Documentation. Your contract will need your Alien Registration Card (ARC) number or passport number. Errors in this field — a surprisingly common problem — can create issues with registration and legal protections. Double-check every digit.

Jeonse loans are harder to get. Korean banks offer jeonse loans to help tenants fund the deposit, but approval for foreigners is significantly more difficult. You will generally need a stable visa type (E-7, F-2, F-5, F-6), proof of income in Korea, and often a Korean co-signer. Many foreigners discover this only after finding an apartment, which creates a scramble.

Language barriers in contracts. Standard Korean lease agreements are entirely in Korean. Getting a notarized translation or having a bilingual friend review the contract is strongly recommended. Real estate agents are legally required to explain contract terms, but the depth and quality of that explanation varies wildly.

Public housing options exist but are limited. Long-term foreign residents on specific visa types may qualify for public rental housing through LH (Korea Land & Housing Corporation) or SH (Seoul Housing & Communities Corporation). Eligibility typically requires being a non-homeowning household head with income below 70% of the urban worker average. These programs are worth investigating if you qualify, but slots are competitive.

🔗 Foreigner jeonse contract guide in Korea

Which One Should You Choose?

There is no universal answer, but your situation will point you in a clear direction.

Jeonse makes sense if...
You have substantial savings (or can secure a jeonse loan), plan to stay 2+ years, want zero monthly housing costs, and are willing to do thorough due diligence on the landlord and property.
Wolse makes sense if...
You are staying under 2 years, do not have ₩100M+ available, want flexibility to relocate, or prefer to keep your capital liquid and invested elsewhere.
Banjeonse makes sense if...
You have a moderate lump sum and want to reduce monthly rent without going full jeonse. A middle ground that reduces both your monthly outflow and your deposit risk exposure.

If you are on a one-year contract or a short-term visa, wolse is almost always the practical choice. The risk-reward calculation for jeonse simply does not work for short stays — the effort of securing the deposit, the fraud risk, and the difficulty of recovering your money if you need to leave early all tilt heavily against it.

For foreigners planning to stay long-term with stable income, jeonse can genuinely save you money across multiple two-year lease cycles. But that calculation only works if you protect yourself: get deposit return guarantee insurance, verify the property deed, and register your lease properly.
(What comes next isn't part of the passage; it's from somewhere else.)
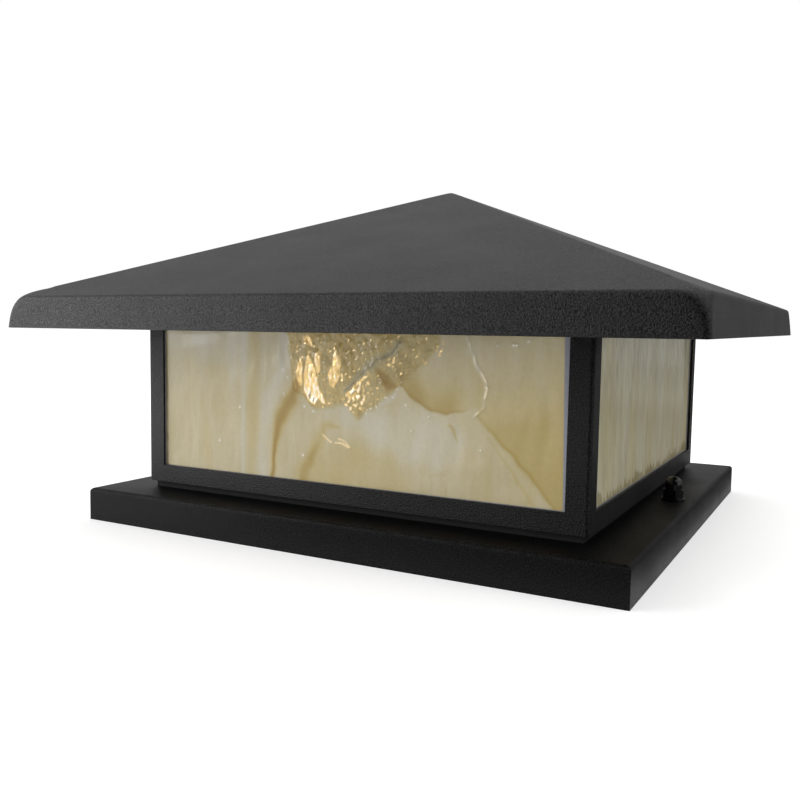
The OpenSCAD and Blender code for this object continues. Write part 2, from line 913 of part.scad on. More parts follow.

Before You Sign — Your Protection Checklist

Regardless of which contract type you choose, there are non-negotiable steps to protect yourself.

Before signing any Korean lease
Check the registered property deed (등기부등본) for ownership and liens
Verify your ARC/passport number is correct on the contract
Complete move-in registration (전입신고) at your local community center immediately
Get a confirmed date stamp (확정일자) on your contract
For jeonse: purchase deposit return guarantee insurance (HUG/HF/SGI)
Calculate total monthly cost including gwanlibi and utilities
Report your lease contract as required under the strengthened 2026 reporting rules

Skipping even one of these steps — especially the move-in registration and confirmed date stamp — can leave you legally unprotected if something goes wrong. These are not bureaucratic formalities; they are the foundation of your tenant rights in Korea.

Conclusion

The jeonse-vs-wolse decision ultimately comes down to three things: how much cash you have available, how long you are staying, and how much risk you are comfortable with. Wolse is simpler, more flexible, and involves far less money at stake — making it the safer default for most foreigners. Jeonse can be financially advantageous over longer stays, but only if you take every precaution against deposit loss.

Whatever you choose, the three steps that matter most are the same: register your move-in address, get a confirmed date stamp on your contract, and calculate the full cost before you commit. Everything else is negotiable.

Frequently Asked Questions

Q. Is jeonse cheaper than monthly rent in Korea?

Not always. While jeonse eliminates monthly payments, the opportunity cost of tying up a large deposit at current interest rates (4–5%) can equal or exceed what you would pay in monthly rent. For a ₩300 million deposit, that hidden cost is roughly ₩1 million per month. Whether jeonse saves you money depends on the specific deposit amount, interest rates, and how long you stay.

Q. Can foreigners get a jeonse loan in Korea?

It is possible but significantly harder than for Korean citizens. You will typically need a long-term visa (E-7, F-2, F-5, or F-6), proof of stable income in Korea, and sometimes a Korean co-signer. Loan conditions vary by bank, so checking with multiple lenders is recommended before committing to a jeonse contract.

Q. What happens if my jeonse landlord does not return my deposit?

If you have deposit return guarantee insurance (보증금반환보증) through HUG, HF, or SGI, the insurer will pay you and then pursue the landlord. Without insurance, you would need to go through legal proceedings, which can take months or years and may not result in full recovery — especially if the landlord is insolvent. This is why the insurance is considered essential.

Q. Do I need to register my wolse contract with the government?

Yes. Under the strengthened 2026 lease reporting rules, both jeonse and wolse contracts must be formally reported. Beyond legal compliance, registering your contract and completing move-in registration (전입신고) at your local community center is what establishes your legal priority as a tenant. Without it, you lose critical protections.

Q. What is banjeonse and when does it make sense?

Banjeonse (반전세) is a hybrid where you pay a moderately large deposit plus a reduced monthly rent. It makes sense when you have some savings but not enough for a full jeonse deposit, and you want to lower your monthly outflow. It also reduces your fraud risk compared to full jeonse since less money is tied up with the landlord. The exact deposit-to-rent ratio varies and is negotiable with the landlord.